» WORK TO DO
Repeat exactly the lines between and including those that contain "imported = [obj" and "lead_length = axis_x". Output no other line.

━━━━

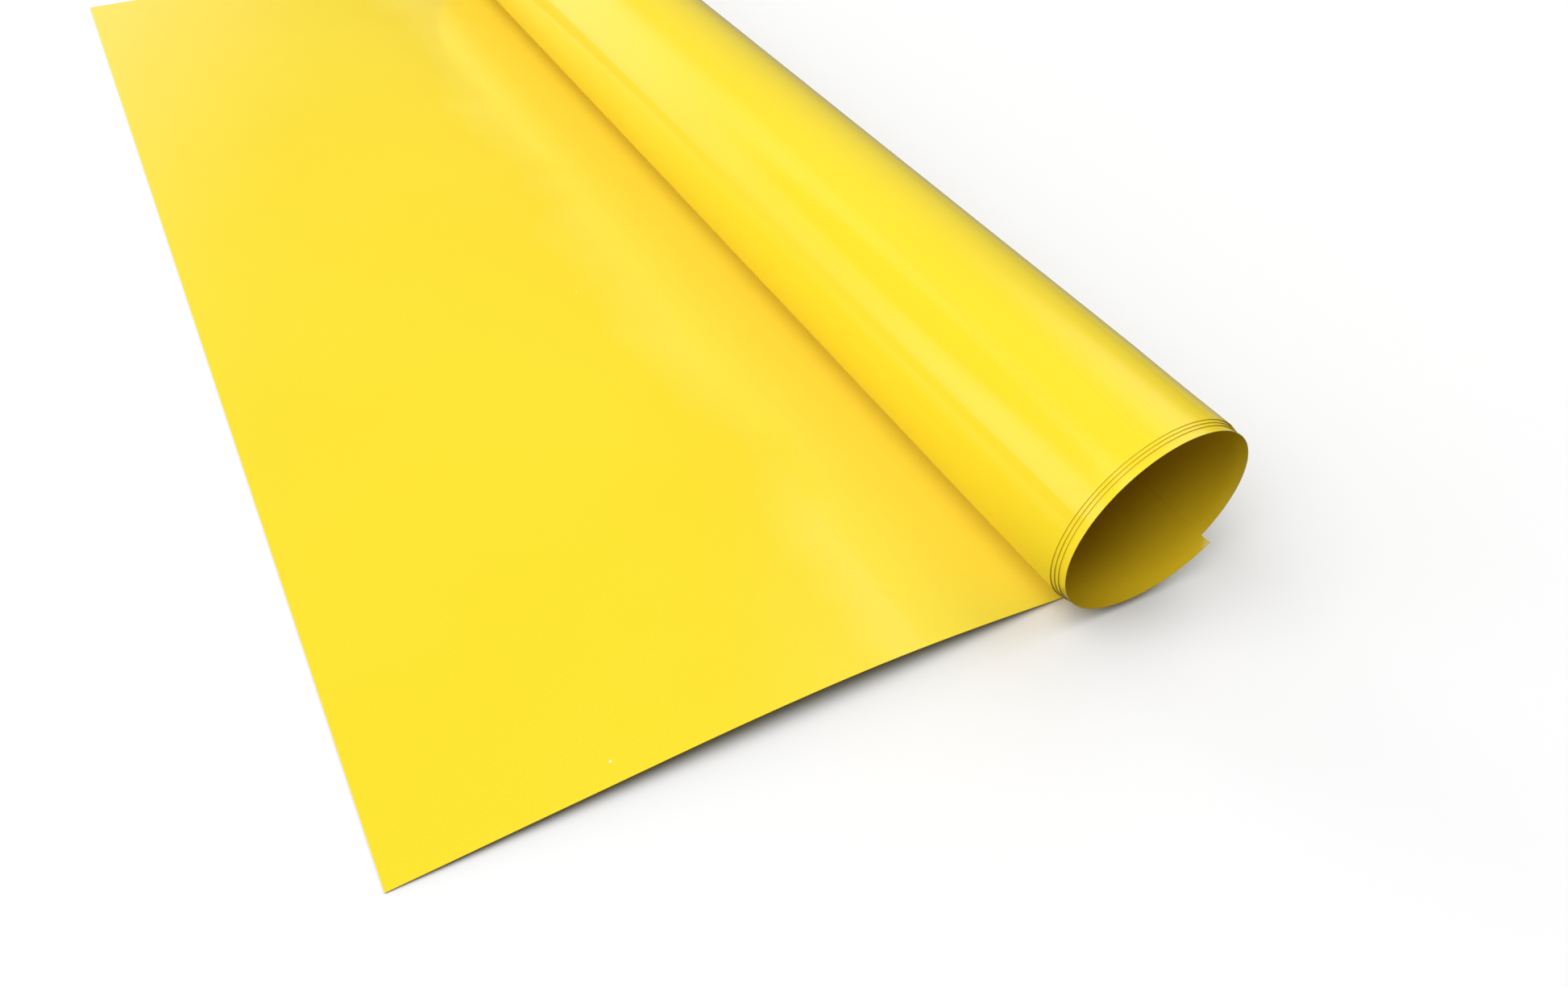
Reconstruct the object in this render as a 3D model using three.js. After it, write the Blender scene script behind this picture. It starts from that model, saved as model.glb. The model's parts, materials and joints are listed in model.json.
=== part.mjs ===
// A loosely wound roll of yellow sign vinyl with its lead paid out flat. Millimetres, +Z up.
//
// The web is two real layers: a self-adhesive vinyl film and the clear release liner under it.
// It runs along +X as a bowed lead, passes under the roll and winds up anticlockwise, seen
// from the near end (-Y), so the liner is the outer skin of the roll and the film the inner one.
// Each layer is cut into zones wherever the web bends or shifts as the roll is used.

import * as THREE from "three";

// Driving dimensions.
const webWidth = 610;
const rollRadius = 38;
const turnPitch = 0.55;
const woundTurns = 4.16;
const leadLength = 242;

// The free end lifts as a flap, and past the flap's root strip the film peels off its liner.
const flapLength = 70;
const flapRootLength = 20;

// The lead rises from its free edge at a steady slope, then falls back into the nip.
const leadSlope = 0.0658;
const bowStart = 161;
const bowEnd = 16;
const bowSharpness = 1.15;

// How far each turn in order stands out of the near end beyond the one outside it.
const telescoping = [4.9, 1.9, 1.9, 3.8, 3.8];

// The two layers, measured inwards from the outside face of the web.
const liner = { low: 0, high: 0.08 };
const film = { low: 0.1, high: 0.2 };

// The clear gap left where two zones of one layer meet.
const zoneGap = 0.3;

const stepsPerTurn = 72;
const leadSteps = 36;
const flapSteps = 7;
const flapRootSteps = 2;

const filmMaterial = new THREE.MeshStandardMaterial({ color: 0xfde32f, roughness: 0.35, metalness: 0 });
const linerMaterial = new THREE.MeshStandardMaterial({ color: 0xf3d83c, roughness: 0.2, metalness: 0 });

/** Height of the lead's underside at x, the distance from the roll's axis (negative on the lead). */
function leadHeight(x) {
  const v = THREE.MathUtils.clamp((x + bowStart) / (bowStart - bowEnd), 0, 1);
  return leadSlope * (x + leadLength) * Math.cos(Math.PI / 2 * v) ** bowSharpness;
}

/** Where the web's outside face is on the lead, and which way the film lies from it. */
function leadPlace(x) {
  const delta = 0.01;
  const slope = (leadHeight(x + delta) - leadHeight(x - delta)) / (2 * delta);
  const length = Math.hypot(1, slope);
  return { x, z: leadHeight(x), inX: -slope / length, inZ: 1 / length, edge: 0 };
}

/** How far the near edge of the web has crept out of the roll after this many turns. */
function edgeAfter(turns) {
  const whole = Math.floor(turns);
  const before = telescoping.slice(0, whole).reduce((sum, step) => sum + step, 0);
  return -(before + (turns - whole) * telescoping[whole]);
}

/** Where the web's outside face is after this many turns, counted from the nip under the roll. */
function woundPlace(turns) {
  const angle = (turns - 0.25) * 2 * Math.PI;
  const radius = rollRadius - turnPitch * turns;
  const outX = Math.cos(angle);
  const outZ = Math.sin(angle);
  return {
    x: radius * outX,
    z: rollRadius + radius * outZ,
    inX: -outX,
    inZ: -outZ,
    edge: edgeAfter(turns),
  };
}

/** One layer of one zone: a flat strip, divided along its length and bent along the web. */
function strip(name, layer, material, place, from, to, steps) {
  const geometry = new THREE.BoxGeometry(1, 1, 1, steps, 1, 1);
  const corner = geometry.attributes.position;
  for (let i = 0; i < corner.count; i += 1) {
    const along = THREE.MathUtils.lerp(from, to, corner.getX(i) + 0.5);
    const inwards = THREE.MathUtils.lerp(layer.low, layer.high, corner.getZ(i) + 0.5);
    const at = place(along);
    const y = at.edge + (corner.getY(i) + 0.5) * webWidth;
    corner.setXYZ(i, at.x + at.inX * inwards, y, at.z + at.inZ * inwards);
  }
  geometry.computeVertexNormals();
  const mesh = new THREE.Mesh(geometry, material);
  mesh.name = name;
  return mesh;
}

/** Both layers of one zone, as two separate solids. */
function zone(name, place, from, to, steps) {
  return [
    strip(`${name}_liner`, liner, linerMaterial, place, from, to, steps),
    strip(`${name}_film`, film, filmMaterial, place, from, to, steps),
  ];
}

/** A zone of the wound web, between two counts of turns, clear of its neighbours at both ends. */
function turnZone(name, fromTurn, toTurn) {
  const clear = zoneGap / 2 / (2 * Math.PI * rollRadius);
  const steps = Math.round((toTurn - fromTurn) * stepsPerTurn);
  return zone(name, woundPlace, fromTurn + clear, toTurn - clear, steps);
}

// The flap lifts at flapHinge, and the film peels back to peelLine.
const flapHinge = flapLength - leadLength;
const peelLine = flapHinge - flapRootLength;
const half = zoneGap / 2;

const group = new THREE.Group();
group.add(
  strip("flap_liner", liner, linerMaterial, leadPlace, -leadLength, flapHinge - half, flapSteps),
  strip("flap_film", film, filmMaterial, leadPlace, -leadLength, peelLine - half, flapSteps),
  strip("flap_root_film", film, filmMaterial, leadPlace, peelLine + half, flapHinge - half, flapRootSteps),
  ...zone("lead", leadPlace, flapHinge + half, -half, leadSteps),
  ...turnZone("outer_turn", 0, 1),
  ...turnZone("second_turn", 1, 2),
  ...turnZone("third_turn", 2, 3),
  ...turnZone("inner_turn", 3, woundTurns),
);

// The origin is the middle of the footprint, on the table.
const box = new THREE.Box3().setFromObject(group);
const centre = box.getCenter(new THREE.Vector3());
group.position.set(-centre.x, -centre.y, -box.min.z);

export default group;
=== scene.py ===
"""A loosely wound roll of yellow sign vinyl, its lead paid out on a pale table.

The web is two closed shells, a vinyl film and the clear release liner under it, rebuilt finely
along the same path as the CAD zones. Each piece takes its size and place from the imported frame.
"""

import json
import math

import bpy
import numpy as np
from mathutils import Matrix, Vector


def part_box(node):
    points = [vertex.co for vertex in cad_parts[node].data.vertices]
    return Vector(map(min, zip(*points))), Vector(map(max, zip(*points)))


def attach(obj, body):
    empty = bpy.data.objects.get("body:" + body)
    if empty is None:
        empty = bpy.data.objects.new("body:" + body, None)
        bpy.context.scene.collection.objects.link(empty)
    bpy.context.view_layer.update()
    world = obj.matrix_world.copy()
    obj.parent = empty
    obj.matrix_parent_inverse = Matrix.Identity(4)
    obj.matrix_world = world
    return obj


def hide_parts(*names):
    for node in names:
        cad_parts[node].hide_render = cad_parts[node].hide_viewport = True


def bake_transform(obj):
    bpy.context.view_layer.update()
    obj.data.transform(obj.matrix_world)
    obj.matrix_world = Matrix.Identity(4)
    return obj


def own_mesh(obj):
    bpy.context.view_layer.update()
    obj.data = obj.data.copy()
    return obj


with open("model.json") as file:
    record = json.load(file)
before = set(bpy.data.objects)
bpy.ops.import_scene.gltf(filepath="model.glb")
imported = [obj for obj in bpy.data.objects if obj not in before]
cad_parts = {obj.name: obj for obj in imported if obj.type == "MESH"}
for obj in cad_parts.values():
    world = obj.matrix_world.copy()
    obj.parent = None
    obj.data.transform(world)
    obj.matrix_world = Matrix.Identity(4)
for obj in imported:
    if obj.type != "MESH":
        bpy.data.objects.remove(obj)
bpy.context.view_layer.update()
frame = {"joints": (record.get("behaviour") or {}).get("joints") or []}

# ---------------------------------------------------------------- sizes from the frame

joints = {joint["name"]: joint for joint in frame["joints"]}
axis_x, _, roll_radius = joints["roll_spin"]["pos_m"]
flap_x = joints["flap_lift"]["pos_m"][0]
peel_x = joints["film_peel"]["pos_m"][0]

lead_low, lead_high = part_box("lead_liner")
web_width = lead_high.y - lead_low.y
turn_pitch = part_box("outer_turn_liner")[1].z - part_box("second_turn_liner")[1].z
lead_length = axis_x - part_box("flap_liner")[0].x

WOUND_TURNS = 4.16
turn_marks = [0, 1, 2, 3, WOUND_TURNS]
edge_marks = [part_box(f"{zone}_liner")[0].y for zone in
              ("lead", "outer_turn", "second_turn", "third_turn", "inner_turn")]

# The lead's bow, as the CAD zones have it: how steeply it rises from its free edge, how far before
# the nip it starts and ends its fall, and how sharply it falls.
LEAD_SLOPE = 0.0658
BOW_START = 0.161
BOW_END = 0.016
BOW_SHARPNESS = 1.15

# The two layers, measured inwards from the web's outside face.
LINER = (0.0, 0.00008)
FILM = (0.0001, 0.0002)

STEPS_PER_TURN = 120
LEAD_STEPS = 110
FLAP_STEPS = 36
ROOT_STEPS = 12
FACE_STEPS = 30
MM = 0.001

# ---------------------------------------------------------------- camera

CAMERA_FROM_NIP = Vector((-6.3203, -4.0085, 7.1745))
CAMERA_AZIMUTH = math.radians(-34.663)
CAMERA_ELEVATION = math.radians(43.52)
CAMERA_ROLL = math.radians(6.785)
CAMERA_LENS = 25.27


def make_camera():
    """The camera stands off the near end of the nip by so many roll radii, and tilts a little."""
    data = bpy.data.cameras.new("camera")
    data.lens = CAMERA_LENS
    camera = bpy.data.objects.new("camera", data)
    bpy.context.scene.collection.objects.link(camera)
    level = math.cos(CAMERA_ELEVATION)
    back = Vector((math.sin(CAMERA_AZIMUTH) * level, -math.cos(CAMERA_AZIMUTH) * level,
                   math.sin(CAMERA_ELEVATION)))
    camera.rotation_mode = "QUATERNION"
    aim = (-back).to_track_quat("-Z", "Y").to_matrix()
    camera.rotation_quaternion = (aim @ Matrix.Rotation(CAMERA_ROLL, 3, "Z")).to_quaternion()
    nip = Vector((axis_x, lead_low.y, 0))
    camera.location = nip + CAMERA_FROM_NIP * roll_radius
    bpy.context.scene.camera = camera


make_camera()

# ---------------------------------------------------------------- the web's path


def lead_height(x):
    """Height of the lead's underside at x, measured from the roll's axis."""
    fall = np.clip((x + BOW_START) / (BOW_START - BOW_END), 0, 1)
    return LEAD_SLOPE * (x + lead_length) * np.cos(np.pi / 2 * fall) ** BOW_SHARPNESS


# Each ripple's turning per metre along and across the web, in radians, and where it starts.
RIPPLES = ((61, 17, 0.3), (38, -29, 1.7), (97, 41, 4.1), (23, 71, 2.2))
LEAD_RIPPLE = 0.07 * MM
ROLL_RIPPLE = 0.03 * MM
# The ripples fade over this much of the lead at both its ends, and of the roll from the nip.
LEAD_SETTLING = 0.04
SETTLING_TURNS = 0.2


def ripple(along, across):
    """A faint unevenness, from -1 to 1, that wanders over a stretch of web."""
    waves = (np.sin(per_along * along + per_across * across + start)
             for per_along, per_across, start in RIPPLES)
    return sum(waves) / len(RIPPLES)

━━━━

» COMPLETED TASK
imported = [obj for obj in bpy.data.objects if obj not in before]
cad_parts = {obj.name: obj for obj in imported if obj.type == "MESH"}
for obj in cad_parts.values():
    world = obj.matrix_world.copy()
    obj.parent = None
    obj.data.transform(world)
    obj.matrix_world = Matrix.Identity(4)
for obj in imported:
    if obj.type != "MESH":
        bpy.data.objects.remove(obj)
bpy.context.view_layer.update()
frame = {"joints": (record.get("behaviour") or {}).get("joints") or []}

# ---------------------------------------------------------------- sizes from the frame

joints = {joint["name"]: joint for joint in frame["joints"]}
axis_x, _, roll_radius = joints["roll_spin"]["pos_m"]
flap_x = joints["flap_lift"]["pos_m"][0]
peel_x = joints["film_peel"]["pos_m"][0]

lead_low, lead_high = part_box("lead_liner")
web_width = lead_high.y - lead_low.y
turn_pitch = part_box("outer_turn_liner")[1].z - part_box("second_turn_liner")[1].z
lead_length = axis_x - part_box("flap_liner")[0].x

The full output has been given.